### [Task statement]
Here are some records. Copy each one exactly.

═══ Data in this exercise ═══

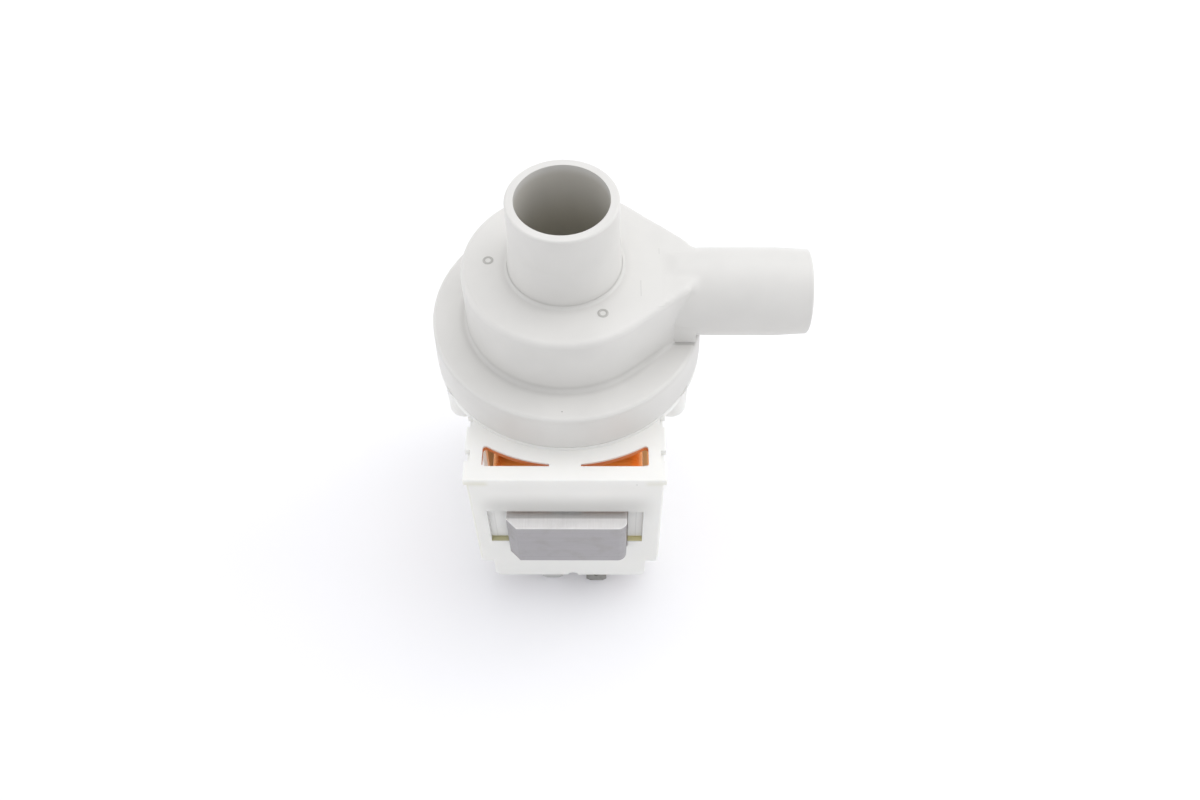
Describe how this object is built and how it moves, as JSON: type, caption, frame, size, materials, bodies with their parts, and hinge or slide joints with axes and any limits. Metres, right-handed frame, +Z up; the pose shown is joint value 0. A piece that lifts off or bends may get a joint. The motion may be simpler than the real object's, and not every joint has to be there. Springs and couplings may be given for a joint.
{
  "type": "drain pump",
  "caption": "Small appliance drain pump: round volute with upright inlet and radial outlet spigots over a laminated-core synchronous motor in a moulded cage.",
  "frame": {"origin": "on the pump axis, in the plane on which the end cover's skirt stands", "axes": "+Z up along the pump axis towards the inlet, +X along the outlet, +Y away from the steel yoke at the front"},
  "size_m": [0.1035, 0.09, 0.1233],
  "materials": {
    "volute_plastic": "satin mineral-filled polypropylene, light warm grey",
    "frame_plastic": "satin moulded polyester, ivory white",
    "cover_plastic": "satin moulded polyester, ivory white",
    "can_plastic": "satin grey moulding",
    "core_steel": "lacquered electrical steel laminations",
    "shaft_steel": "ground stainless steel",
    "screw_steel": "zinc-plated steel",
    "tab_metal": "tinned brass, dull grey",
    "winding_copper": "enamelled copper wire",
    "lead_insulation": "thin insulating sleeve",
    "bobbin_plastic": "natural glass-filled nylon",
    "bush_carbon": "sintered bush, dark",
    "seal_rubber": "black rubber",
    "ferrite": "sintered ferrite, dark grey",
    "impeller_plastic": "satin grey-white moulding",
    "rotor_plastic": "dark moulding round the magnet",
    "washer_plastic": "low-friction plastic",
    "cutout_case": "black moulded case"
  },
  "bodies": {
    "housing": {"volute_casing": "volute_plastic", "chamber_o_ring": "seal_rubber", "rotor_can": "can_plastic", "front_bearing_carrier": "can_plastic", "shaft_seal": "seal_rubber", "front_bearing": "bush_carbon", "front_bearing_boot": "seal_rubber", "rear_bearing": "bush_carbon", "rear_bearing_boot": "seal_rubber", "core_stack": "core_steel", "right_bobbin": "bobbin_plastic", "left_bobbin": "bobbin_plastic", "right_winding": "winding_copper", "left_winding": "winding_copper", "right_winding_layers": "winding_copper", "left_winding_layers": "winding_copper", "coil_link_wire": "lead_insulation", "left_lead_wire": "lead_insulation", "right_lead_wire": "lead_insulation", "thermal_cutout": "cutout_case", "motor_frame": "frame_plastic", "casing_screws": "screw_steel", "left_terminal": "tab_metal", "right_terminal": "tab_metal", "terminal_holder": "frame_plastic", "end_cover": "cover_plastic", "cover_screws": "screw_steel"},
    "rotor": {"rotor_shaft": "shaft_steel", "rotor_magnet": "ferrite", "rotor_carrier": "rotor_plastic", "front_thrust_washer": "washer_plastic", "rear_thrust_washer": "washer_plastic", "drive_dog": "rotor_plastic", "dog_damper": "seal_rubber"},
    "impeller": {"impeller": "impeller_plastic", "impeller_hub_cap": "impeller_plastic"}
  },
  "joints": [
    {"name": "rotor_spin", "type": "hinge", "parent": "housing", "child": "rotor", "pos_m": [0, 0, 0.038], "axis": [0, 0, 1], "continuous": true},
    {"name": "impeller_free_play", "type": "hinge", "parent": "rotor", "child": "impeller", "pos_m": [0, 0, 0.084], "axis": [0, 0, 1], "range_deg": [-125, 125]}
  ]
}
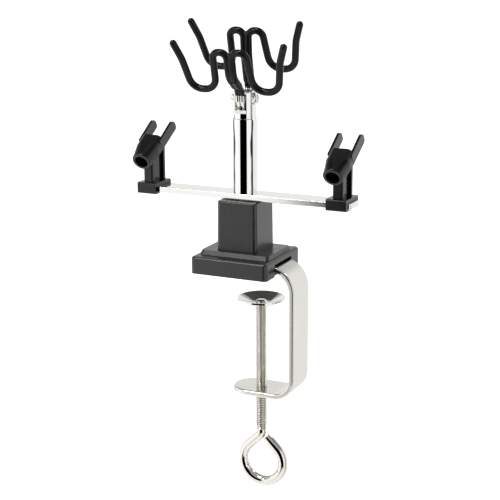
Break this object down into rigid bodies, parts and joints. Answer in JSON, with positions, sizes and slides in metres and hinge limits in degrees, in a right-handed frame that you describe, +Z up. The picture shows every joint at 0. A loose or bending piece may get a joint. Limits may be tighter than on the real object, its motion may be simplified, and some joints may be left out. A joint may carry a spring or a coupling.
{
  "type": "airbrush holder",
  "caption": "Table clamp stand with a short post, a crossbar with clip-on nose cradles and a tilting pair of coated W-shaped wire hooks for pen or pistol tools.",
  "frame": {"origin": "centre of the base underside, on the post axis, where the base rests on the table", "axes": "+Z up along the post, +X along the crossbar towards the clamp bracket's spine, -Y towards the front hooks"},
  "size_m": [0.123, 0.0437, 0.2537],
  "materials": {
    "cover_plastic": "satin",
    "plate_plastic": "matt",
    "strap_steel": "satin nickel plate",
    "zinc_steel": "zinc plate",
    "bar_chrome": "bright",
    "post_chrome": "bright",
    "screw_steel": "bright nickel",
    "wire_steel": "bright",
    "dip_black": "glossy dipped vinyl",
    "cradle_plastic": "semi-gloss",
    "pad_steel": "bright nickel"
  },
  "bodies": {
    "base": {"base_cover": "cover_plastic", "bottom_plate": "plate_plastic", "clamp_bracket": "strap_steel", "centre_stud": "zinc_steel", "stud_nut": "zinc_steel"},
    "turret": {"crossbar": "bar_chrome", "post_plug": "zinc_steel", "post_tube": "post_chrome", "clevis_head": "post_chrome", "pivot_screw": "screw_steel", "pivot_bush": "zinc_steel"},
    "hanger": {"left_hook_wire": "wire_steel", "right_hook_wire": "wire_steel", "front_coating": "dip_black", "rear_coating": "dip_black"},
    "right_clip": {"right_cradle": "cradle_plastic"},
    "left_clip": {"left_cradle": "cradle_plastic"},
    "pad": {"clamp_pad": "pad_steel"},
    "screw": {"clamp_screw": "screw_steel"}
  },
  "joints": [
    {"name": "turret_swivel", "type": "hinge", "parent": "base", "child": "turret", "pos_m": [0, 0, 0.0382], "axis": [0, 0, 1], "continuous": true},
    {"name": "hook_tilt", "type": "hinge", "parent": "turret", "child": "hanger", "pos_m": [0, 0, 0.0907], "axis": [1, 0, 0], "range_deg": [-30, 30]},
    {"name": "right_clip_slide", "type": "slide", "parent": "turret", "child": "right_clip", "axis": [1, 0, 0], "range_m": [-0.026, 0]},
    {"name": "left_clip_slide", "type": "slide", "parent": "turret", "child": "left_clip", "axis": [1, 0, 0], "range_m": [0, 0.026]},
    {"name": "pad_travel", "type": "slide", "parent": "base", "child": "pad", "axis": [0, 0, 1], "range_m": [-0.042, 0.0145]},
    {"name": "screw_turn", "type": "hinge", "parent": "pad", "child": "screw", "pos_m": [0.00915, 0, -0.04], "axis": [0, 0, 1], "continuous": true}
  ],
  "couplings": [
    {"joint": "screw_turn", "follows": "pad_travel", "rad_per_m": 6283.2}
  ]
}
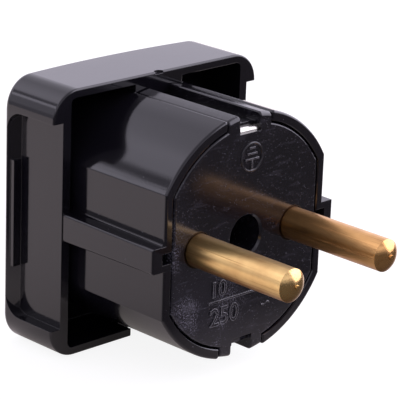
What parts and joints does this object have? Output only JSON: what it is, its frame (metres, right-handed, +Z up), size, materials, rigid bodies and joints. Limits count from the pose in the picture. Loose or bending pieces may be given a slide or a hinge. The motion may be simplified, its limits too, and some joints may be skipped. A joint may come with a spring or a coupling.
{
  "type": "travel adapter plug",
  "caption": "Compact black mains adapter: round two-pin plug body with brass pins and earth grooves, moulded in one with a square socket head for a flat three-pin plug.",
  "frame": {"origin": "midway between the two round pins, on the plug face", "axes": "+X across the pins, -Y the way the pins point, +Y towards the socket face, +Z up"},
  "size_m": [0.0402, 0.0501, 0.0402],
  "materials": {
    "gloss_black_plastic": "polished mould, deep gloss",
    "plate_black_plastic": "moulded gloss, rubbed by use, with fine specks",
    "pin_brass": "turned, drawn lengthwise scratches",
    "contact_brass": "rolled strip",
    "nickel_strip": "nickel plated strip",
    "plated_steel": "zinc plated"
  },
  "bodies": {
    "root": {"body_shell": "gloss_black_plastic", "pin_carrier": "plate_black_plastic", "pin_left": "pin_brass", "pin_right": "pin_brass", "contact_left": "contact_brass", "contact_right": "contact_brass", "earth_contact": "contact_brass", "earth_strap": "nickel_strip", "earth_rivet": "contact_brass", "centre_screw": "plated_steel"}
  },
  "joints": []
}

═══

### [Exercise output]
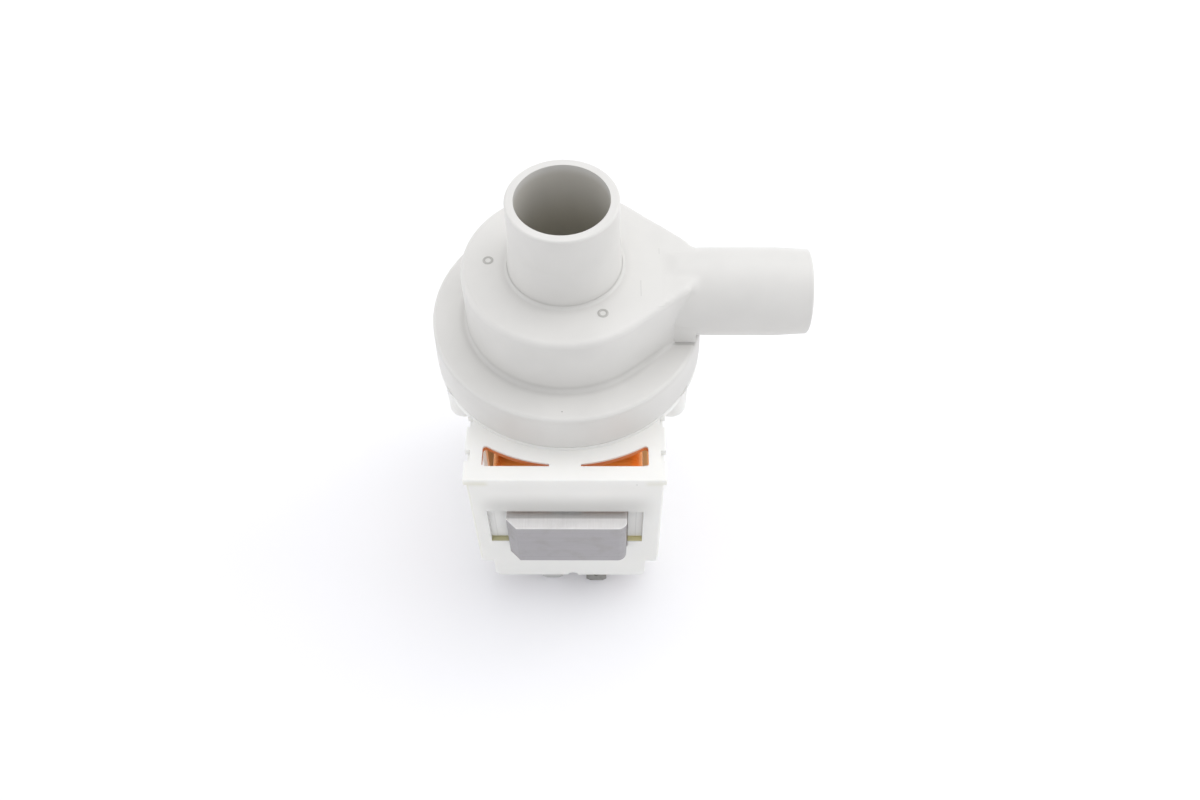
Describe how this object is built and how it moves, as JSON: type, caption, frame, size, materials, bodies with their parts, and hinge or slide joints with axes and any limits. Metres, right-handed frame, +Z up; the pose shown is joint value 0. A piece that lifts off or bends may get a joint. The motion may be simpler than the real object's, and not every joint has to be there. Springs and couplings may be given for a joint.
{
  "type": "drain pump",
  "caption": "Small appliance drain pump: round volute with upright inlet and radial outlet spigots over a laminated-core synchronous motor in a moulded cage.",
  "frame": {"origin": "on the pump axis, in the plane on which the end cover's skirt stands", "axes": "+Z up along the pump axis towards the inlet, +X along the outlet, +Y away from the steel yoke at the front"},
  "size_m": [0.1035, 0.09, 0.1233],
  "materials": {
    "volute_plastic": "satin mineral-filled polypropylene, light warm grey",
    "frame_plastic": "satin moulded polyester, ivory white",
    "cover_plastic": "satin moulded polyester, ivory white",
    "can_plastic": "satin grey moulding",
    "core_steel": "lacquered electrical steel laminations",
    "shaft_steel": "ground stainless steel",
    "screw_steel": "zinc-plated steel",
    "tab_metal": "tinned brass, dull grey",
    "winding_copper": "enamelled copper wire",
    "lead_insulation": "thin insulating sleeve",
    "bobbin_plastic": "natural glass-filled nylon",
    "bush_carbon": "sintered bush, dark",
    "seal_rubber": "black rubber",
    "ferrite": "sintered ferrite, dark grey",
    "impeller_plastic": "satin grey-white moulding",
    "rotor_plastic": "dark moulding round the magnet",
    "washer_plastic": "low-friction plastic",
    "cutout_case": "black moulded case"
  },
  "bodies": {
    "housing": {"volute_casing": "volute_plastic", "chamber_o_ring": "seal_rubber", "rotor_can": "can_plastic", "front_bearing_carrier": "can_plastic", "shaft_seal": "seal_rubber", "front_bearing": "bush_carbon", "front_bearing_boot": "seal_rubber", "rear_bearing": "bush_carbon", "rear_bearing_boot": "seal_rubber", "core_stack": "core_steel", "right_bobbin": "bobbin_plastic", "left_bobbin": "bobbin_plastic", "right_winding": "winding_copper", "left_winding": "winding_copper", "right_winding_layers": "winding_copper", "left_winding_layers": "winding_copper", "coil_link_wire": "lead_insulation", "left_lead_wire": "lead_insulation", "right_lead_wire": "lead_insulation", "thermal_cutout": "cutout_case", "motor_frame": "frame_plastic", "casing_screws": "screw_steel", "left_terminal": "tab_metal", "right_terminal": "tab_metal", "terminal_holder": "frame_plastic", "end_cover": "cover_plastic", "cover_screws": "screw_steel"},
    "rotor": {"rotor_shaft": "shaft_steel", "rotor_magnet": "ferrite", "rotor_carrier": "rotor_plastic", "front_thrust_washer": "washer_plastic", "rear_thrust_washer": "washer_plastic", "drive_dog": "rotor_plastic", "dog_damper": "seal_rubber"},
    "impeller": {"impeller": "impeller_plastic", "impeller_hub_cap": "impeller_plastic"}
  },
  "joints": [
    {"name": "rotor_spin", "type": "hinge", "parent": "housing", "child": "rotor", "pos_m": [0, 0, 0.038], "axis": [0, 0, 1], "continuous": true},
    {"name": "impeller_free_play", "type": "hinge", "parent": "rotor", "child": "impeller", "pos_m": [0, 0, 0.084], "axis": [0, 0, 1], "range_deg": [-125, 125]}
  ]
}
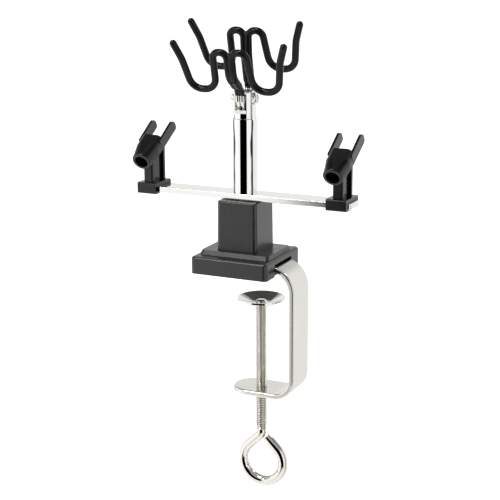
Break this object down into rigid bodies, parts and joints. Answer in JSON, with positions, sizes and slides in metres and hinge limits in degrees, in a right-handed frame that you describe, +Z up. The picture shows every joint at 0. A loose or bending piece may get a joint. Limits may be tighter than on the real object, its motion may be simplified, and some joints may be left out. A joint may carry a spring or a coupling.
{
  "type": "airbrush holder",
  "caption": "Table clamp stand with a short post, a crossbar with clip-on nose cradles and a tilting pair of coated W-shaped wire hooks for pen or pistol tools.",
  "frame": {"origin": "centre of the base underside, on the post axis, where the base rests on the table", "axes": "+Z up along the post, +X along the crossbar towards the clamp bracket's spine, -Y towards the front hooks"},
  "size_m": [0.123, 0.0437, 0.2537],
  "materials": {
    "cover_plastic": "satin",
    "plate_plastic": "matt",
    "strap_steel": "satin nickel plate",
    "zinc_steel": "zinc plate",
    "bar_chrome": "bright",
    "post_chrome": "bright",
    "screw_steel": "bright nickel",
    "wire_steel": "bright",
    "dip_black": "glossy dipped vinyl",
    "cradle_plastic": "semi-gloss",
    "pad_steel": "bright nickel"
  },
  "bodies": {
    "base": {"base_cover": "cover_plastic", "bottom_plate": "plate_plastic", "clamp_bracket": "strap_steel", "centre_stud": "zinc_steel", "stud_nut": "zinc_steel"},
    "turret": {"crossbar": "bar_chrome", "post_plug": "zinc_steel", "post_tube": "post_chrome", "clevis_head": "post_chrome", "pivot_screw": "screw_steel", "pivot_bush": "zinc_steel"},
    "hanger": {"left_hook_wire": "wire_steel", "right_hook_wire": "wire_steel", "front_coating": "dip_black", "rear_coating": "dip_black"},
    "right_clip": {"right_cradle": "cradle_plastic"},
    "left_clip": {"left_cradle": "cradle_plastic"},
    "pad": {"clamp_pad": "pad_steel"},
    "screw": {"clamp_screw": "screw_steel"}
  },
  "joints": [
    {"name": "turret_swivel", "type": "hinge", "parent": "base", "child": "turret", "pos_m": [0, 0, 0.0382], "axis": [0, 0, 1], "continuous": true},
    {"name": "hook_tilt", "type": "hinge", "parent": "turret", "child": "hanger", "pos_m": [0, 0, 0.0907], "axis": [1, 0, 0], "range_deg": [-30, 30]},
    {"name": "right_clip_slide", "type": "slide", "parent": "turret", "child": "right_clip", "axis": [1, 0, 0], "range_m": [-0.026, 0]},
    {"name": "left_clip_slide", "type": "slide", "parent": "turret", "child": "left_clip", "axis": [1, 0, 0], "range_m": [0, 0.026]},
    {"name": "pad_travel", "type": "slide", "parent": "base", "child": "pad", "axis": [0, 0, 1], "range_m": [-0.042, 0.0145]},
    {"name": "screw_turn", "type": "hinge", "parent": "pad", "child": "screw", "pos_m": [0.00915, 0, -0.04], "axis": [0, 0, 1], "continuous": true}
  ],
  "couplings": [
    {"joint": "screw_turn", "follows": "pad_travel", "rad_per_m": 6283.2}
  ]
}
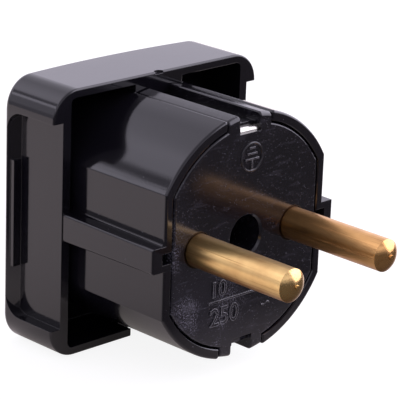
What parts and joints does this object have? Output only JSON: what it is, its frame (metres, right-handed, +Z up), size, materials, rigid bodies and joints. Limits count from the pose in the picture. Loose or bending pieces may be given a slide or a hinge. The motion may be simplified, its limits too, and some joints may be skipped. A joint may come with a spring or a coupling.
{
  "type": "travel adapter plug",
  "caption": "Compact black mains adapter: round two-pin plug body with brass pins and earth grooves, moulded in one with a square socket head for a flat three-pin plug.",
  "frame": {"origin": "midway between the two round pins, on the plug face", "axes": "+X across the pins, -Y the way the pins point, +Y towards the socket face, +Z up"},
  "size_m": [0.0402, 0.0501, 0.0402],
  "materials": {
    "gloss_black_plastic": "polished mould, deep gloss",
    "plate_black_plastic": "moulded gloss, rubbed by use, with fine specks",
    "pin_brass": "turned, drawn lengthwise scratches",
    "contact_brass": "rolled strip",
    "nickel_strip": "nickel plated strip",
    "plated_steel": "zinc plated"
  },
  "bodies": {
    "root": {"body_shell": "gloss_black_plastic", "pin_carrier": "plate_black_plastic", "pin_left": "pin_brass", "pin_right": "pin_brass", "contact_left": "contact_brass", "contact_right": "contact_brass", "earth_contact": "contact_brass", "earth_strap": "nickel_strip", "earth_rivet": "contact_brass", "centre_screw": "plated_steel"}
  },
  "joints": []
}